Une Blanche disparaît, un Noir est assassiné
La vie n’a jamais fait de cadeau à Mary Pat Fennessy. Un premier mari mort jeune, un second qui l’a quittée. Elle a aussi perdu un fils, emporté par une overdose peu après son retour du Vietnam. Avec son maigre salaire d’aide-soignante, elle élève comme elle peut sa fille adorée, Jules, 17 ans. Pas question que celle-ci fréquente un lycée de « Nègres ». Elle ira donc à la manif…
Cet été là, il fait chaud et la pluie est rare. Un soir, Jules ne rentre pas à la maison. La même nuit, un jeune homme noir trouve la mort dans une station de métro… Pas loin du lieu de la disparition de Jules. Un lien ? Cet été-là, les tensions raciales enflamment la ville. Cet été-là, surtout, le monde de Mary Pat s’effondre et elle part sur le sentier de sa guerre, pour retrouver sa fille.
Un cri d’alerte
Dennis Lehane affirme avoir connu les heurts et manifestations qu’il décrit quand il avait 9 ans. Est-ce pour cela que ses mots sonnent si juste pour dire, au travers d’une intrigue à la construction sans faille, toute la complexité de l’Amérique de cette décennie, gangrenée par la misère sociale et les luttes raciales ?

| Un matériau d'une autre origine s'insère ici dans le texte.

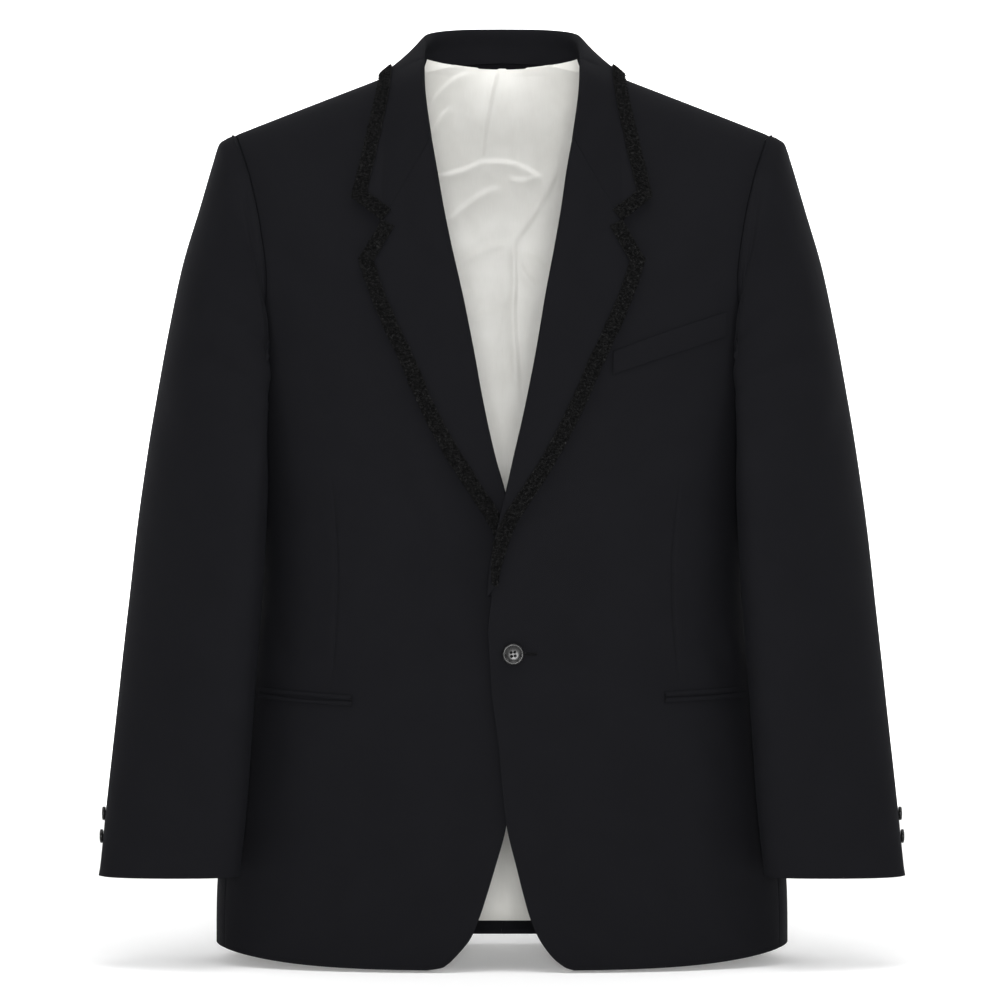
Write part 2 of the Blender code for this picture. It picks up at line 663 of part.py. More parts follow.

Mary Pat en tête, bien sûr, tous ses personnages sont des êtres perdus, en quête de sens dans un monde tourmenté, qui broie les hommes. Tout ne peut se conclure que dans un déchaînement de sang et de violence…
On retrouve l’écriture dense et percutante, mais parfaitement fluide de Lehane, qui signe ici une oeuvre immense et bouleversante (avec une magnifique dernière page !). Le Silence est aussi un authentique cri d’alerte tandis que, autour de nous, monte de nouveau la peur, la haine de l’autre et la tentation du repli sur soi. Dennis Lehane a déclaré qu’il s’agissait de son ultime roman. Souhaitons qu’il revienne sur sa décision…
Dennis Lehane, Le Silence, Gallmeister, 2023, 448 pages, 25 euros. Traduit de l’américain par François Happe.
Le cycle Patrick Kenzie et Angie Gennaro est disponible en poche chez Rivages Noir.
Mystic River, Shutter Island et Un pays à l’aube sont disponibles en poche chez Rivages Noir.